▼▼▼
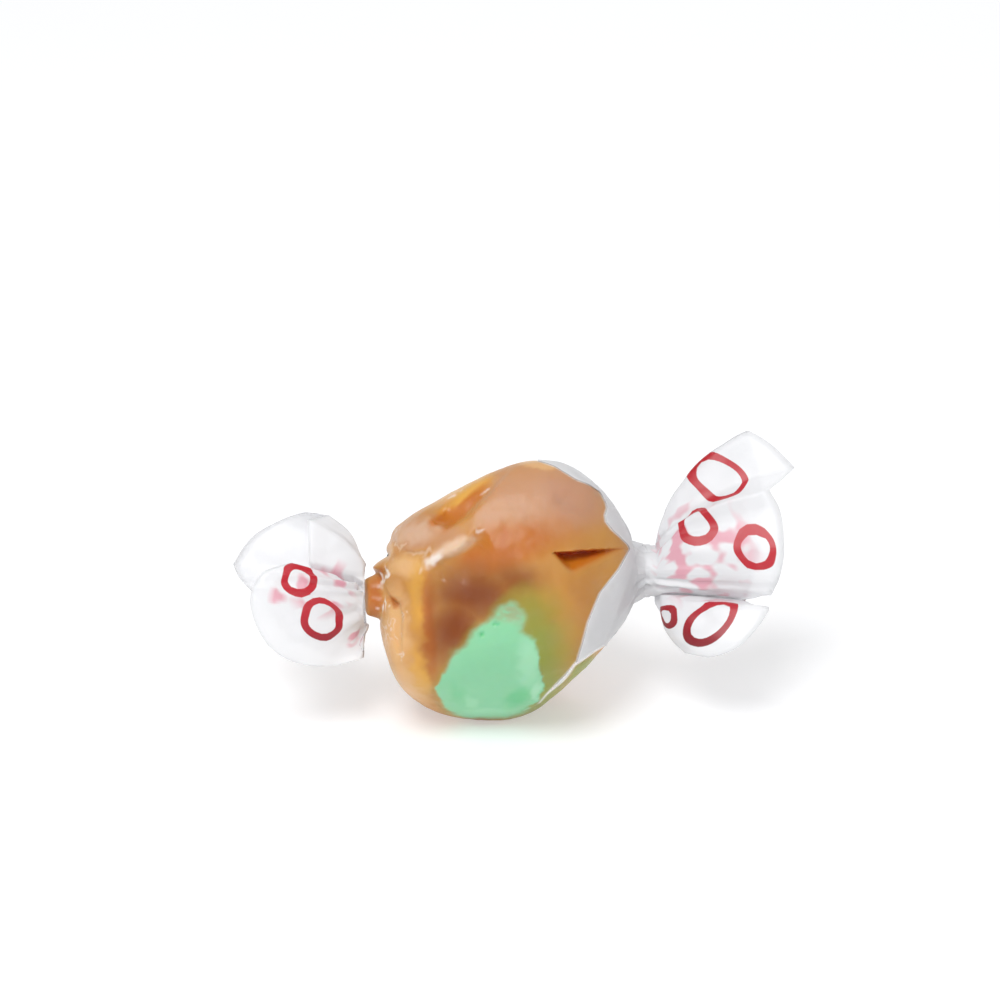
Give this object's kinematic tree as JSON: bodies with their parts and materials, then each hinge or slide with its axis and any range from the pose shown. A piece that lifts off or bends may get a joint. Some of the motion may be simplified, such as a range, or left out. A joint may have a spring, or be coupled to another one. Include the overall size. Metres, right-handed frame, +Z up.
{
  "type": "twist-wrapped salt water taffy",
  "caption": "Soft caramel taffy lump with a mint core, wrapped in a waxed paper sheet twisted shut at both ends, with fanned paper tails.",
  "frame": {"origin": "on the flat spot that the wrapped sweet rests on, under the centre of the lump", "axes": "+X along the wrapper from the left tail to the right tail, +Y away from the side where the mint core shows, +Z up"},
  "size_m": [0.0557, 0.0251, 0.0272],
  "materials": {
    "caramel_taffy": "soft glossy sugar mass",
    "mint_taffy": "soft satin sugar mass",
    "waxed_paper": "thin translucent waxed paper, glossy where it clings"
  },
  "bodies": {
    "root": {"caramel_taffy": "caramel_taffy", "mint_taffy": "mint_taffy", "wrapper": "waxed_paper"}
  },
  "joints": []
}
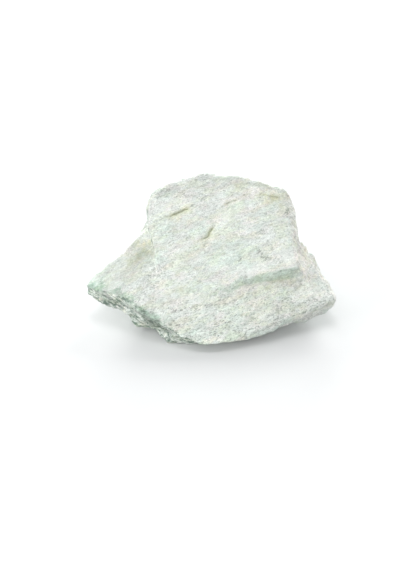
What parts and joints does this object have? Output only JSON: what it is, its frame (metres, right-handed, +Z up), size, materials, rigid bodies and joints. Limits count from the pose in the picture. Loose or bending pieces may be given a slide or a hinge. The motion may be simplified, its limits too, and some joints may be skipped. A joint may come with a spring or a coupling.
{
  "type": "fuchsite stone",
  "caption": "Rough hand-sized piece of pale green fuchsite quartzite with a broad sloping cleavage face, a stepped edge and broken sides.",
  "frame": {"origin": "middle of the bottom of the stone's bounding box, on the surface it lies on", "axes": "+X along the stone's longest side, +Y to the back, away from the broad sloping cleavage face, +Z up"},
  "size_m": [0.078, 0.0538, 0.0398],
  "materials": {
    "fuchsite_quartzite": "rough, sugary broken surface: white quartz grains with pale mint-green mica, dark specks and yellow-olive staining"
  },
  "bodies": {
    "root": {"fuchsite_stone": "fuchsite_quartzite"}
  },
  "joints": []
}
▲▲▲
▼▼▼
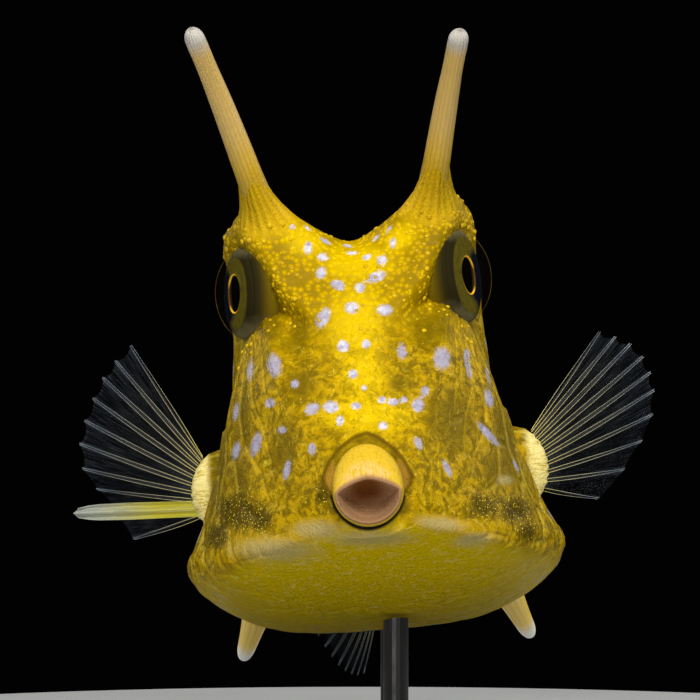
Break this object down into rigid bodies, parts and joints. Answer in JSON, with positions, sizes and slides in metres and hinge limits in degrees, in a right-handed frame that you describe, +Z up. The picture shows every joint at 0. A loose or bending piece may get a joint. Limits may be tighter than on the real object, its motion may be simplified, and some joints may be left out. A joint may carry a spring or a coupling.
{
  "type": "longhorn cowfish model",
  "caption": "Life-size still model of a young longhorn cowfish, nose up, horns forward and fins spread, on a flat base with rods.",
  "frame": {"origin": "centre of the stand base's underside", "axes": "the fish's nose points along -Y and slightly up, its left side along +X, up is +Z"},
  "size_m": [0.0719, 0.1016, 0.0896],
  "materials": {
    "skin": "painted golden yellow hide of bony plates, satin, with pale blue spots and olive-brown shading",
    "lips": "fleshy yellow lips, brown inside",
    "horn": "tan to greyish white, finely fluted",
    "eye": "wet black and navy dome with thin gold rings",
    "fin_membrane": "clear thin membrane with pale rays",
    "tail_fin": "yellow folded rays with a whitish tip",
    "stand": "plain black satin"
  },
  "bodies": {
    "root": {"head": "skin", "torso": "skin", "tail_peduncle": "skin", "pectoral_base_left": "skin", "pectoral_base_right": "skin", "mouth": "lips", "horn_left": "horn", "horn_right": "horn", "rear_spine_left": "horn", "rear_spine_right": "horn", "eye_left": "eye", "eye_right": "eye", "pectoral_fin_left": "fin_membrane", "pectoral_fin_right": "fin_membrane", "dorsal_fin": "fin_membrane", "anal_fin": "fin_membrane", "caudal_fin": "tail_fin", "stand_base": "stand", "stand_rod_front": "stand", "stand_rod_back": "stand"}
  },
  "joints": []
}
▲▲▲
▼▼▼
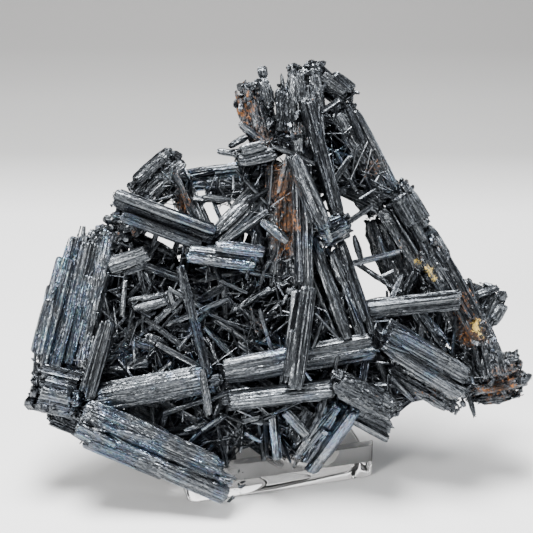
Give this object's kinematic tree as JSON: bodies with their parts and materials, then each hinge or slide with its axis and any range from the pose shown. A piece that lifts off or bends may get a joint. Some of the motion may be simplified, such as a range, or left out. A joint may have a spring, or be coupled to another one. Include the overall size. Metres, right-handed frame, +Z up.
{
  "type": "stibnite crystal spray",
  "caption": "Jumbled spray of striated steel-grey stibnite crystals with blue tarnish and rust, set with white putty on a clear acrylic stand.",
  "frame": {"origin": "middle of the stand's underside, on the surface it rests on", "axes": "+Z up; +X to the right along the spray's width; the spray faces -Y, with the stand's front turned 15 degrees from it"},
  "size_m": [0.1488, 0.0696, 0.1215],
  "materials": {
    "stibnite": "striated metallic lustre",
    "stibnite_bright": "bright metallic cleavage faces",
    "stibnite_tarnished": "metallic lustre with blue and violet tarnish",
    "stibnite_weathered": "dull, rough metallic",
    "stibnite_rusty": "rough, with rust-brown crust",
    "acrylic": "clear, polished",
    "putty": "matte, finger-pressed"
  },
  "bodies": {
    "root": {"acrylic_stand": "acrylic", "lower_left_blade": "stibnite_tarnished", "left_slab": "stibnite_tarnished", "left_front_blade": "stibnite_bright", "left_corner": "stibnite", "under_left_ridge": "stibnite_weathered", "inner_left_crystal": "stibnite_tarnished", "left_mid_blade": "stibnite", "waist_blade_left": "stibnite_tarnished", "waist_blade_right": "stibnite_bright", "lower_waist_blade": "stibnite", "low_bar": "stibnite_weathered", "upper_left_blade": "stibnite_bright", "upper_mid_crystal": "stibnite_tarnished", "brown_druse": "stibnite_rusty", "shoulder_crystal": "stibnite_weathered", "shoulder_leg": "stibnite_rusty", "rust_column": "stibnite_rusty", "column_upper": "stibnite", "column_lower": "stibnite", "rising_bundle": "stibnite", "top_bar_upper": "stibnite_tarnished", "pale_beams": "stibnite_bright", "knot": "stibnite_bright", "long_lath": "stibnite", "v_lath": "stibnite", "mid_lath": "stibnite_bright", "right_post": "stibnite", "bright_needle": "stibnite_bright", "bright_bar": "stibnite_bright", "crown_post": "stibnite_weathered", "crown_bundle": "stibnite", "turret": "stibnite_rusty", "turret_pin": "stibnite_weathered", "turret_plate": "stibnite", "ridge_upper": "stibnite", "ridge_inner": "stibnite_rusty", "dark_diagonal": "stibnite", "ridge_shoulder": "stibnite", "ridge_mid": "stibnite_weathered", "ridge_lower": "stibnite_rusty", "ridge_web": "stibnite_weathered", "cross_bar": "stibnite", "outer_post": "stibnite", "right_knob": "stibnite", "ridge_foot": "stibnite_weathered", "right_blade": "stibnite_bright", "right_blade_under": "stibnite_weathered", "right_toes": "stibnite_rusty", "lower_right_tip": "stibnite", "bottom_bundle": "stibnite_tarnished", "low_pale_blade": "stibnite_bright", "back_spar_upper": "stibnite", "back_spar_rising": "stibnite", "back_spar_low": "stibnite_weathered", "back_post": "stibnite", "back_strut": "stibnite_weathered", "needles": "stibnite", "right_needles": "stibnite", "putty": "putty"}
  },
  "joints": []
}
▲▲▲
## Goal
In the records above, find the lines containing "rigid" and copy them.

## Task solution
What parts and joints does this object have? Output only JSON: what it is, its frame (metres, right-handed, +Z up), size, materials, rigid bodies and joints. Limits count from the pose in the picture. Loose or bending pieces may be given a slide or a hinge. The motion may be simplified, its limits too, and some joints may be skipped. A joint may come with a spring or a coupling.
Break this object down into rigid bodies, parts and joints. Answer in JSON, with positions, sizes and slides in metres and hinge limits in degrees, in a right-handed frame that you describe, +Z up. The picture shows every joint at 0. A loose or bending piece may get a joint. Limits may be tighter than on the real object, its motion may be simplified, and some joints may be left out. A joint may carry a spring or a coupling.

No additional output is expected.